Comparing doubles using ULPs (Units in the last place)

Question 1

Well, since my original "insight" wasn't too helpful, here's another answer, that simply takes your existing functions and reorganizes them to minimize repetitive object constructor calls:

var ULPS2 = function(){
  var buf2 = new ArrayBuffer(8);
  var dataView2A = new DataView(buf2);
  var dataView2B = new DataView(buf2);
  var aInt=new Int64(0, 0), bInt=new Int64(0, 0);
  var sub;

  this.IsAlmostEqual=function(A,B){
    if (A==B) return true;
    dataView2A.setFloat64(0, A);
    aInt.lo = dataView2A.getInt32(4) | 0;
    aInt.hi = dataView2A.getInt32(0) | 0;
    dataView2B.setFloat64(0, B);
    bInt.lo = dataView2B.getInt32(4) | 0;
    bInt.hi = dataView2B.getInt32(0) | 0;

    if(aInt.hi < 0) aInt = subtract(Int64_MinValue, aInt);

    if(bInt.hi < 0) bInt = subtract(Int64_MinValue, bInt);
    sub = subtract(aInt, bInt);
    if (sub.hi < 0) sub = negate(sub);
    if (lessthan(sub, maxUlps)) return true;
    return false;
  }

}
var Ulps2=new ULPS2();

Based on a test in Chrome and Firefox at http://jsbin.com/IWoyIDO/2/ , it appears to yield a 30%-50% improvement. Not phenomenal, but at least better than the 5-10% improvement you were originally mentioning.

Question 2

There is one way that would be faster for sure (currently as fast as 1.5 times the speed of native code), which would be to use asm.js, a highly optimizable subset of Javascript.

This is the unreal gaming engine running on it, to have an idea of the type of performance (takes a bit to load but runs very smoothly, use firefox or chrome).

The way it works is that you take your code and write in a statically typed language: C or C++. Then compile it into bytecode of the LLVM C++ virtual machine. Then use the emscripten compiler to generate asm.js Javascript code.

If the browser does not detect and optimize asm.js, it runs it as Javascript. If the browser (like latest versions of Chrome/Firefox) detects asm.js, you will have a near native performance.

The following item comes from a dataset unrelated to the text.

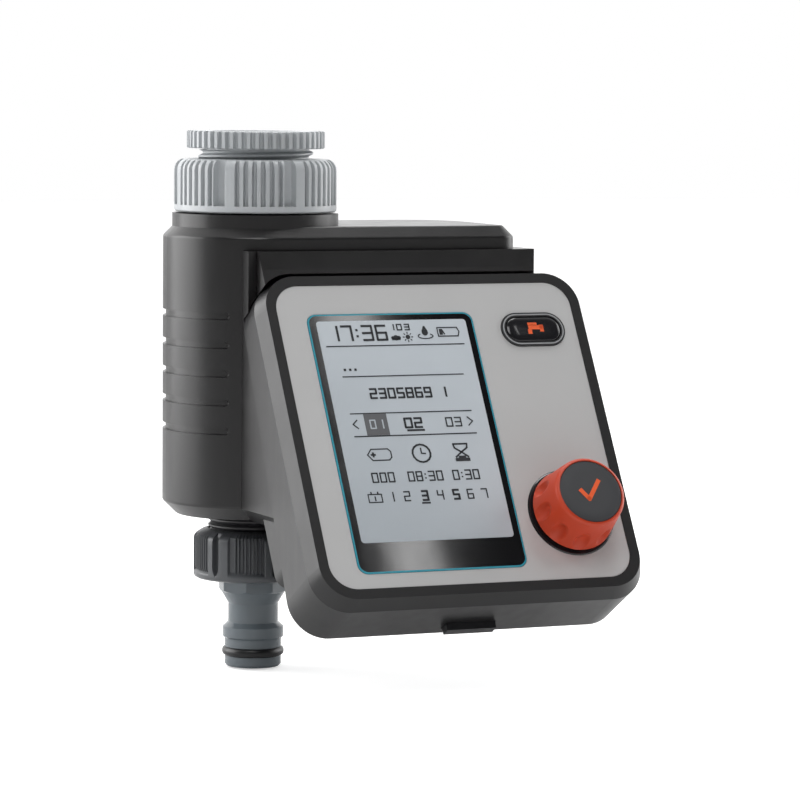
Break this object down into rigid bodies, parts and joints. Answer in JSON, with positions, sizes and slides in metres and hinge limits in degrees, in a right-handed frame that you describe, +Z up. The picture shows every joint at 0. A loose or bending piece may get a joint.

Check the blog post of John Resig (creator of jQuery) about it. You can't get faster than that in a browser these days, and it keeps getting faster (see Mozilla team blog post here).

Question 3

Here is the basic gist of how to improve the performance using new browser functionality of typed arrays. Note that because no native 64-bit int view is provided, you will have to rework the logic on your own based on 2 32-bit ints, and ensure endianness does not affect the calculation on different systems. I am just trying to address the javascript speed portion of the problem, not be an expert on float encoding. Hopefully this is clear:

var IsAlmostEqual_Ulps = function(A, B)
{
  var smallBufferA = new ArrayBuffer(8); //8 bytes = 64bits
  var viewAsDoubleA = new Float64Array(smallBufferA); //byteOffset=0, length=8 optional
  var viewAsIntA = new Int32Array(smallBufferA); //byteOffset=0, length=8 optional
  viewAsDoubleA.set([A]);
  console.log(viewAsIntA);
  var smallBufferB = new ArrayBuffer(8); //8 bytes = 64bits
  var viewAsDoubleB = new Float64Array(smallBufferB); //byteOffset=0, length=8 optional
  var viewAsIntB = new Int32Array(smallBufferB); //byteOffset=0, length=8 optional
  viewAsDoubleB.set([B]);
  console.log(viewAsIntB);
  //The logic below is just illustrative and may not be right. Please test & adjust
  var A_lo=viewAsIntA[1];
  var B_lo=viewAsIntB[1];
  var A_hi=viewAsIntA[0];
  var B_hi=viewAsIntB[0];
  if(A_hi<0){A_hi=Int32_MinValue-A_hi;}
  if(A_hi<0){A_hi=Int32_MinValue-A_hi;}
  //You'll have to rewrite these slightly, I think you know how
  var sub = subtract(viewAsIntA, viewAsIntB); 
  if (sub.hi < 0) sub = negate(sub);
  if (lessthan(sub, maxUlps)) return true;
}

For example, if you called IsAlmostEqual_Ulps(3.14159,3.14159001), you would get logged in your console:

[-266631570, 1074340345]
[-244113572, 1074340345]

That should get you the biggest performance gains. If you want to make it even faster, you should reuse existing buffers (from the global scope or a closure) between function calls to not incur the constructor overhead and the garbage collection.